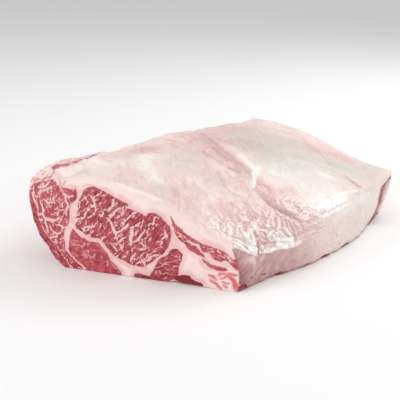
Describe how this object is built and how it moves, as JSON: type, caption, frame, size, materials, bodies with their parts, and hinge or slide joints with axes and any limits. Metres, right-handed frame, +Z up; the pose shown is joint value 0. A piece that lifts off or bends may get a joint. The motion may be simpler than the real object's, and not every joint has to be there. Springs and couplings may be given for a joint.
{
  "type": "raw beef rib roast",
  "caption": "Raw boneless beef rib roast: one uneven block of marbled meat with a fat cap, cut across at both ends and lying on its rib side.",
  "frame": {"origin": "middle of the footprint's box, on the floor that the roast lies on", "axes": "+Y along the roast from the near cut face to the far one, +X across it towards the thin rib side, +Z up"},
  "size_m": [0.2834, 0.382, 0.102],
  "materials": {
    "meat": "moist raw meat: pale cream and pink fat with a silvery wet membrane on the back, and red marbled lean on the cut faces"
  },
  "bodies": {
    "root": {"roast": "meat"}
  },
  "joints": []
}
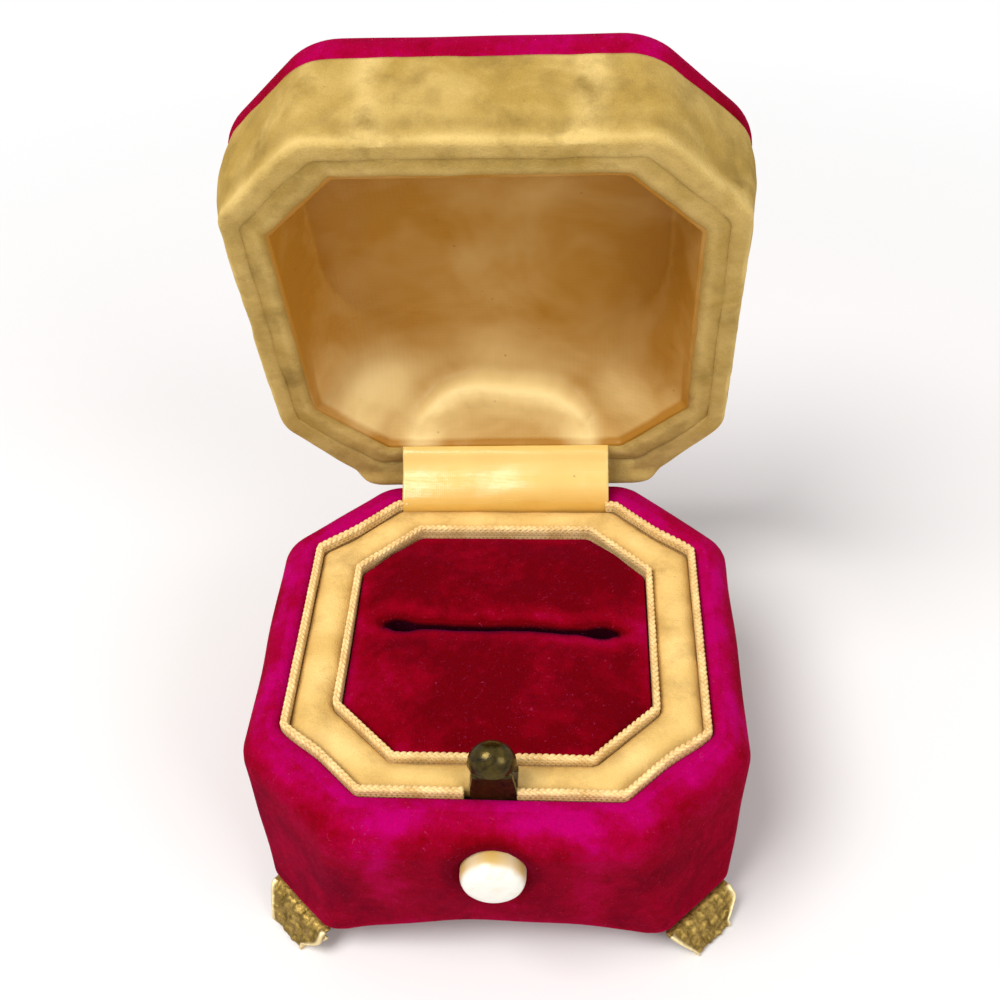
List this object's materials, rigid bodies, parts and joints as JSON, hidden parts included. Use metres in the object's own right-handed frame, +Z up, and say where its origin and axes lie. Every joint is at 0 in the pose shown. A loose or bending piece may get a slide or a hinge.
● ● ● ● ● ● ●
EXERCISE AIM:
Restate the listing in full, word for word.

EXPECTED OUTPUT:
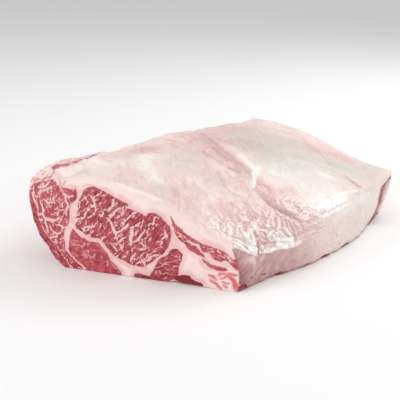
Describe how this object is built and how it moves, as JSON: type, caption, frame, size, materials, bodies with their parts, and hinge or slide joints with axes and any limits. Metres, right-handed frame, +Z up; the pose shown is joint value 0. A piece that lifts off or bends may get a joint. The motion may be simpler than the real object's, and not every joint has to be there. Springs and couplings may be given for a joint.
{
  "type": "raw beef rib roast",
  "caption": "Raw boneless beef rib roast: one uneven block of marbled meat with a fat cap, cut across at both ends and lying on its rib side.",
  "frame": {"origin": "middle of the footprint's box, on the floor that the roast lies on", "axes": "+Y along the roast from the near cut face to the far one, +X across it towards the thin rib side, +Z up"},
  "size_m": [0.2834, 0.382, 0.102],
  "materials": {
    "meat": "moist raw meat: pale cream and pink fat with a silvery wet membrane on the back, and red marbled lean on the cut faces"
  },
  "bodies": {
    "root": {"roast": "meat"}
  },
  "joints": []
}
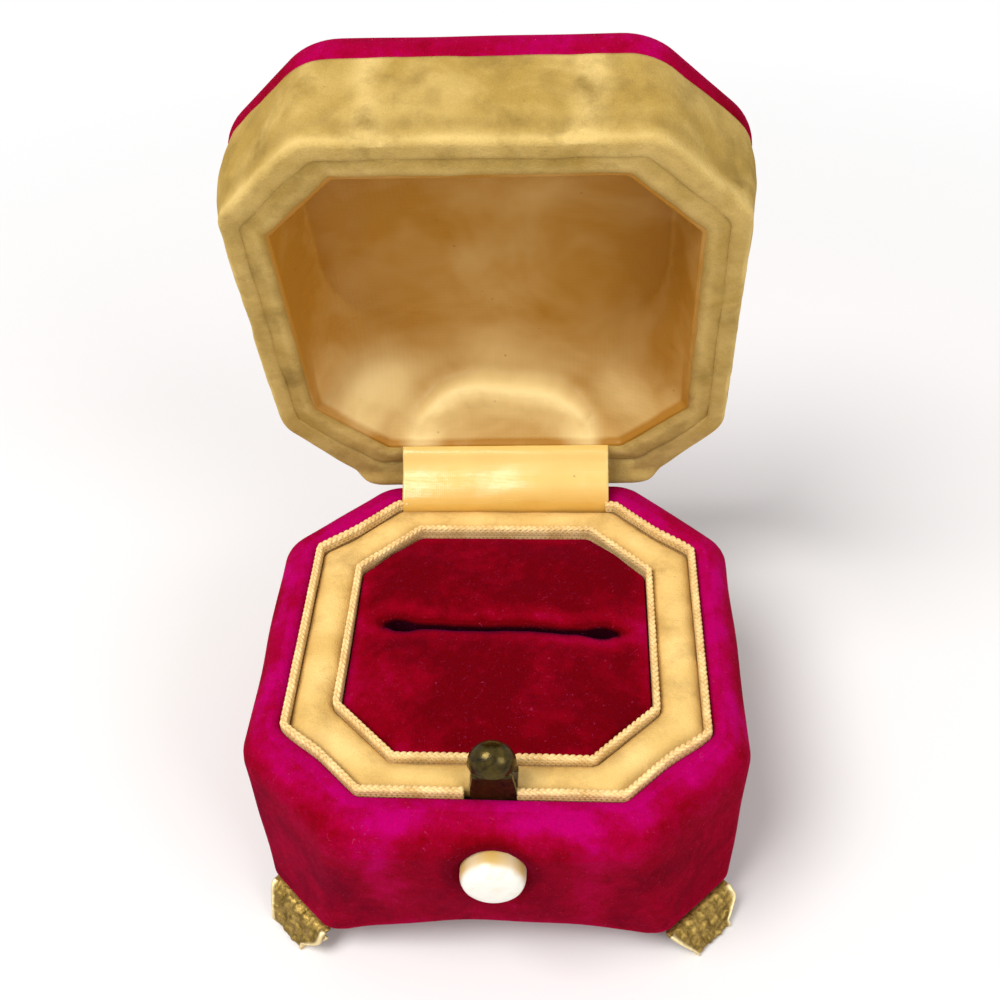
List this object's materials, rigid bodies, parts and joints as JSON, hidden parts included. Use metres in the object's own right-handed frame, +Z up, and say where its origin and axes lie. Every joint is at 0 in the pose shown. A loose or bending piece may get a slide or a hinge.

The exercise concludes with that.